The exhibition concludes with a discussion of the last push westward and the closing of the frontier, featuring the art of Frederic Remington, as well as Native American art and artifacts.
Much of the exhibit is from the museum's own collection, which serves to remind patrons of just how important the place is (or should be) to Tulsa. Other pieces are on loan. While it helps to enter the exhibit with a good amount of historical knowledge already intact, America provides a concise and beautiful portrayal of the important events and figures that helped shape the country in its earliest decades. It helps to bring life to words we've read in books, providing context and making them tangible, especially for young viewers and learners.
It also helps exacerbate the importance of art in history and brings forth images by artists usually only read about in books or seen at large history museums elsewhere in the country. The exhibit will remain on display through Jan. 1, 2012.
Smaller in scale and scope is Perfectly American, but it's important in that it brings to light a lesser-known element of art and American history.
In 1843, a group of New York businessmen and artists set out to change the art world and thus created the American Art-Union. The organization aimed to bring art to the masses, encourage new talent, and above all, celebrate the unique character of American art. By selling subscriptions and distributing both prints and oil paintings, the directors of the Art-Union hoped to foster a love of art that moved beyond aesthetic appreciation, elevating the morals and uplifting the everyday lives of those who paid their $5 a year or who visited the Perpetual Free Gallery in New York City.
By supporting American artists depicting American scenes, the directors of the Art-Union shifted the focus away from the traditions of Europe and towards the promise of a new nation. Opposition abounded, though, with foes openly criticizing the organization's lottery system, calling its work mediocre and accusing its directors of using funds for personal and political gain.
In 1852, the New York Supreme Court declared the Art-Union's lottery system illegal, and the organization folded, auctioning off its inventory and closing in December of that year.
The Art-Union was one of the first great experiments in American art and is often overlooked in American history. Although only viable for 13 years, the Art-Union influenced American art and culture well beyond its tenure. Gilcrease Museum houses several paintings originally displayed in the American Art-Union's Free Gallery -- as well as many of the prints distributed to subscribers -- from artists as diverse as Alfred Jacob Miller, William Tylee Ranney, and Thomas Cole.
This exhibit is on display through Oct. 2.

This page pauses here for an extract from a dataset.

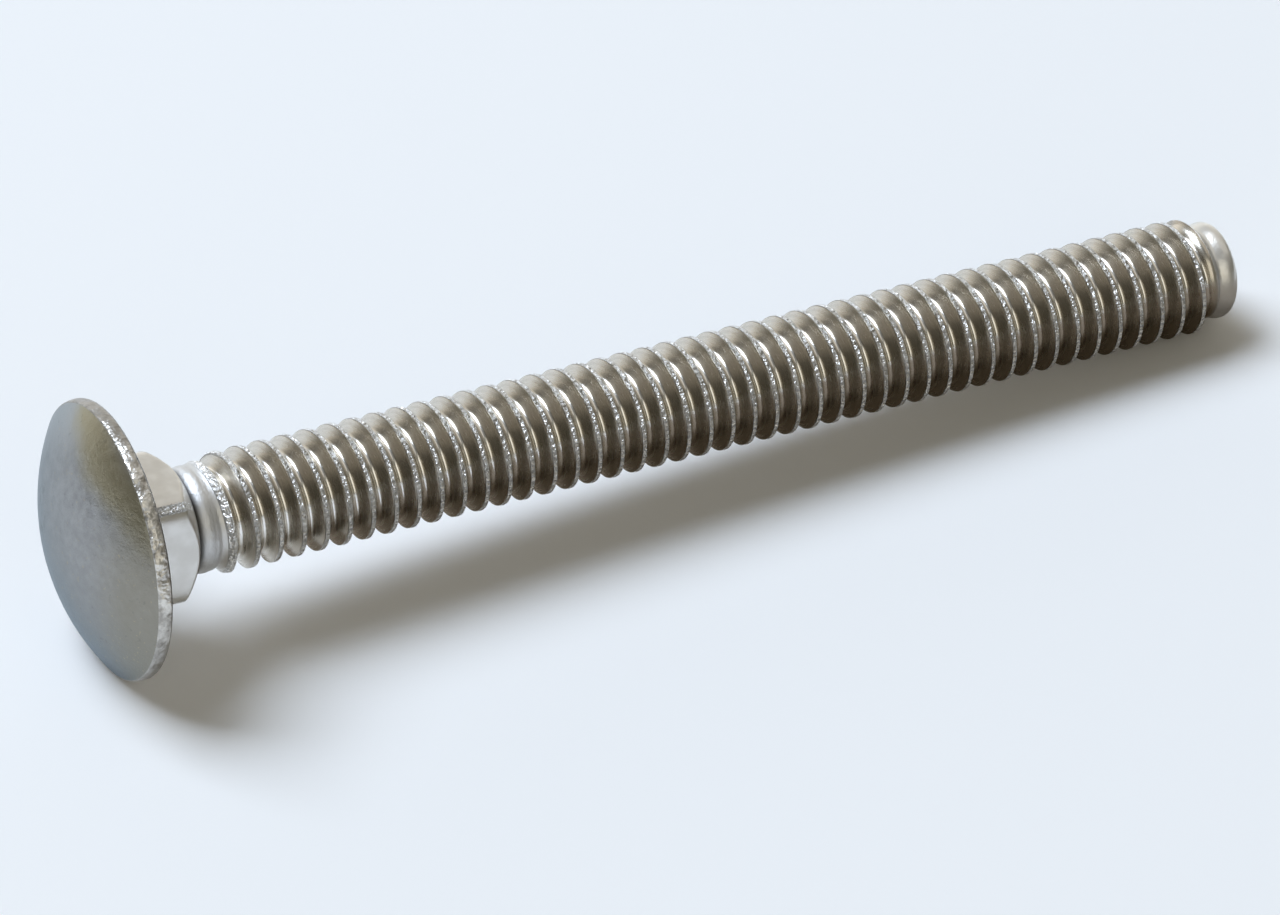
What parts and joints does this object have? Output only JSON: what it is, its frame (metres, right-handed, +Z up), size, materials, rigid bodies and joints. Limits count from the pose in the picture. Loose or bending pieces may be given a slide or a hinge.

Also on display at Gilcrease, through Jan. 15, 2012, is To Capture the Sun: Gold of Ancient Panama, an exhibition of ancient gold and pottery crafted by native inhabitants of the Gran Coclé region of Panama.
Gilcrease is at 1400 North Gilcrease Museum Road. Hours are 10am to 5pm Tuesday through Saturday. Tickets are $8 for adults, with discounts for seniors and students. Children under 18 are admitted for free. More information is at gilcrease.utulsa.edu.